9.5

Legion: The Most Playful Show on TV Gets a Bigger Sandbox

(Episode 2.02)

TV Reviews Legion
Legion: The Most Playful Show on TV Gets a Bigger Sandbox

Fresh off its Peabody Awards nomination, Legion has fully hit its stride in Season Two, offering one of the most visually stunning, trippiest, reality-warping episodes yet, and anyone who’s watched Noah Hawley’s FX series knows that’s saying a lot.

Not since Breaking Bad has a show played so much with camera perspective. From the close-up of an amusement park lollipop and the opening credits reflected in a crystal ball, each shot is framed with all the intention of a Wes Anderson film, the whimsy of Michel Gondry and the surrealism of David Lynch. Geometric shapes, shifting color palettes, spinning cameras, overhead shots, fuzzy video feeds, close ups of chattering teeth, and distorted faces all reflect the psychedelic and psychotic qualities of the story.

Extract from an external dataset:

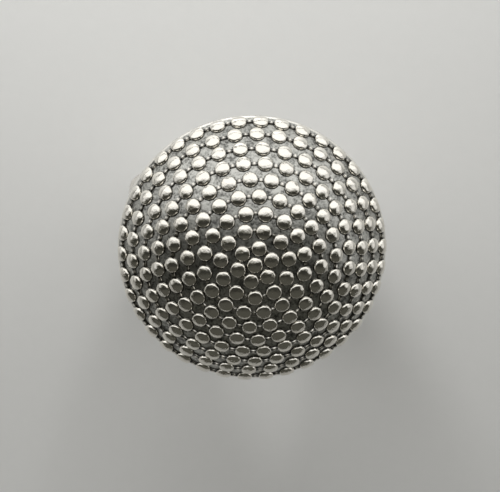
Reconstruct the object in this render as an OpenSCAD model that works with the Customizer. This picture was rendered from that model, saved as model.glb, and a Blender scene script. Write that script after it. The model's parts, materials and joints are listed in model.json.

Since this is a comic-book world filled with super-powered mutants and fantastical technologies, Noah Hawley can populate it with characters who wear baskets on their heads or feminine androids with thick, black mustaches. And because both the protagonist and villain can reshape reality, interactions can take the form of a dance-off (last week) and a wrestling match that escalates from samurai swordsman to tank to tornado (this week). Characters can have internal dialogues that manifest externally, switch bodies, drop through solid floors or get stuck with a third arm protruding from their chest. Hawley and co-writer Nathaniel Halpern are clearly having fun piling one crazy idea atop another and the result is delightful. It’s a show that celebrates, above all else, imagination.

After ridding himself of the parasitic entity who had plagued him since childhood—revealed to be Amahl Farouk, the Shadow King—David has been tracked with finding Farouk’s body and destroying it, along with his friend Oliver, who Farouk has possessed. But he’s also been contacted by a future (and one-armed) version of Syd, who asks him to help Farouk find his body. In “Chapter 10,” she explains that Farouk, though he’s killed a handful of people, is needed to fight what’s coming next—a plague that kills everyone.

In a show that constantly plays with reality, it’s difficult to know who or what to trust, but David’s only anchor is Syd. And just as he trusts her completely, when he confesses to present-day Syd that he’s helping Farouk, she trusts him—and her future self—just as absolutely.

So David must help the tapeworm who plagued his childhood, the nightmare inside his mind that caused him to attempt suicide, who kidnapped Oliver’s body and trapped his mind, who just murdered a bunch of Division 3 soldiers and turned one into a pig. We finally got to see his true face, played with requisite gravitas by Iranian-American actor Navid Negahban (the Sultan in Guy Ritchie’s upcoming Disney live-action Aladdin film).

“You are the creator of reality,” Farouk tells David. “You gotta get up from the kiddie table. It’s all about respect, my man. You and I are… gods. What did John Lennon say? Bigger than Jesus.”

We also get to see the return of Lenny as more than just the face of the Shadow King, further allowing Aubrey Plaza to shine as a lunatic junkie who wants to suck the marrow out of life now that she’s dead.

Jon Hamm is back to narrate another bizarre interstitial about perspective and reality, using ticks and bloodhounds as counters to humanity and how we’re the only animal that forms ideas about the world — “the only animal on earth that goes mad.”

It only causes us to trust what we’re watching even less. The plot seems almost straight forward at this point compared to Season One, but everything hinges on the word of future Syd. A show that has reveled in playing with reality is now playing with the concept of time. And there’s no more playful show on TV right now.